Néanmoins, les responsabilités de l’État sont à plusieurs niveaux: de la promotion de la culture de l’esprit entrepreneurial, au développement des instruments de financement, en passant par la mise en place d’un cadre réglementaire, d’un système incitatif, et d’un environnement des affaires propices au développement et à l’éclosion des entreprises. Là encore, l’entrepreneuriat n’est qu’une petite composante d’un ensemble des solutions à mettre en oeuvre. 

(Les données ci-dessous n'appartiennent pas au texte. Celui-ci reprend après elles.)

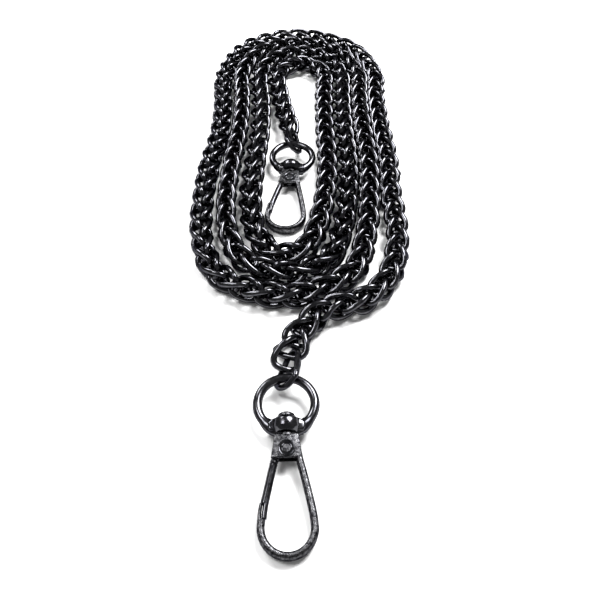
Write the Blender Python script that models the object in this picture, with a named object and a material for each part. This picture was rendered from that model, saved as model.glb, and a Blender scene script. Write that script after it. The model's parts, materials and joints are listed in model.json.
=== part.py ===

« La solution miracle n’existe pas, quel que soit le domaine. Certes, l’entrepreneuriat peut être une voie pour sortir la jeunesse de la précarité. Mais des conditions sont requises. Il faut avoir de la motivation. Il faut être humble, être particulièrement engagé et tenace. D’autres qualités sont requises également : la capacité d’adaptation, l’ouverture d’esprit, la créativité, l’esprit de compétition et la résilience», conclut Anita Volatsara, entrepreneure qui a lancé sur orbite son agence de voyages, Marodia.